Steel generally exhibits a very linear stress–strain relationship up to a well defined yield point (figure 1). The linear portion of the curve is the elastic region and the slope is the modulus of elasticity or Young's Modulus. After the yield point, the curve typically decreases slightly because of dislocations escaping from Cottrell atmospheres. As deformation continues, the stress increases on account of strain hardening until it reaches the ultimate strength. Until this point, the cross-sectional area decreases uniformly because of Poisson contractions. The actual rupture point is in the same vertical line as the visual rupture point.

However, beyond this point a neck forms where the local cross-sectional area decreases more quickly than the rest of the sample resulting in an increase in the true stress. On an engineering stress–strain curve this is seen as a decrease in the stress. Conversely, if the curve is plotted in terms of true stress and true strain the stress will continue to rise until failure. Eventually the neck becomes unstable and the specimen ruptures (fractures).

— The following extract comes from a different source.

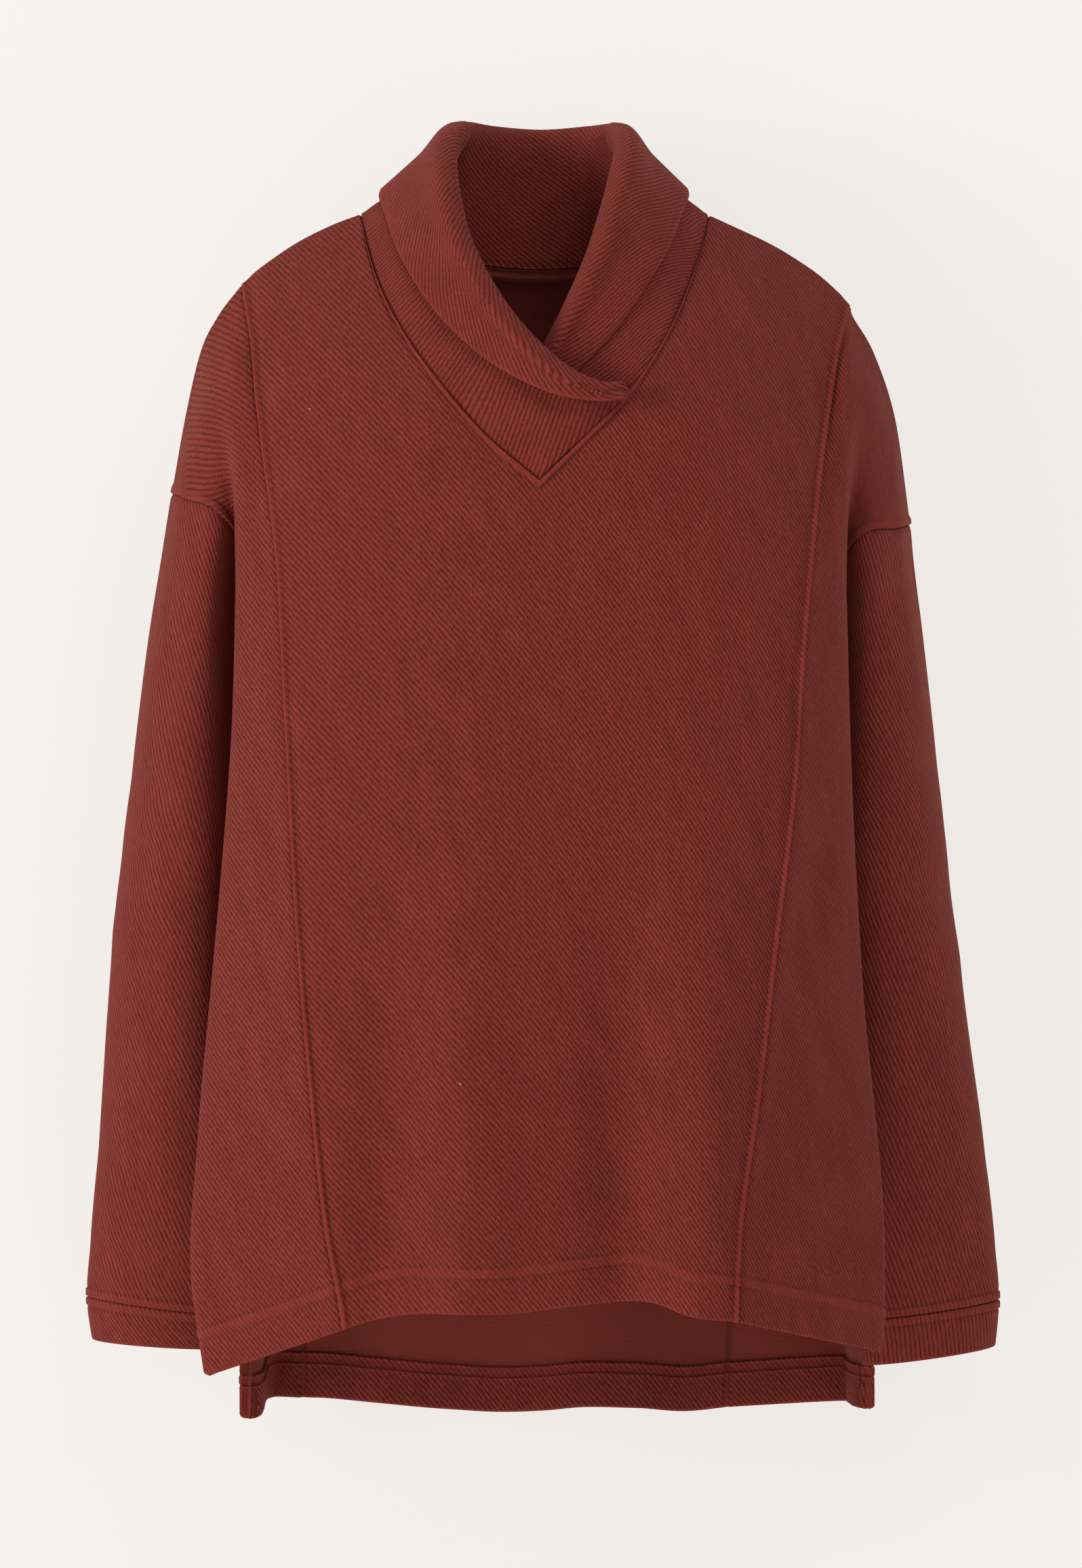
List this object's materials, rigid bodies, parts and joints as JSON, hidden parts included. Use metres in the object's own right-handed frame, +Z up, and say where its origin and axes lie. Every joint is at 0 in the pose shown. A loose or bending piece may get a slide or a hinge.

Less ductile materials such as aluminum and medium to high carbon steels do not have a well-defined yield point. For these materials the yield strength is typically determined by the "offset yield method", by which a line is drawn parallel to the linear elastic portion of the curve and intersecting the abscissa at some arbitrary value (most commonly 0.2%). The intersection of this line and the stress–strain curve is reported as the yield point.1

## Brittle materials

Stress Strain Curve for Brittle materials

Brittle materials such as concrete and carbon fiber do not have a yield point, and do not strain-harden which means that the ultimate strength and breaking strength are the same. A most unusual stress-strain curve is shown in the figure. Typical brittle materials like glass do not show any plastic deformation but fail while the deformation is elastic. One of the characteristics of a brittle failure is that the two broken parts can be reassembled to produce the same shape as the original component as there will not be a neck formation like in the case of ductile materials. A typical stress strain curve for a brittle material will be linear. Testing of several identical specimen, cast iron, or soil, tensile strength is negligible compared to the compressive strength and it is assumed zero for many engineering applications. Glass fibers have a tensile strength stronger than steel, but bulk glass usually does not. This is because of the Stress Intensity Factor associated with defects in the material. As the size of the sample gets larger, the size of defects also grows. In general, the tensile strength of a rope is always less than sum of the tensile strength of its individual fibers.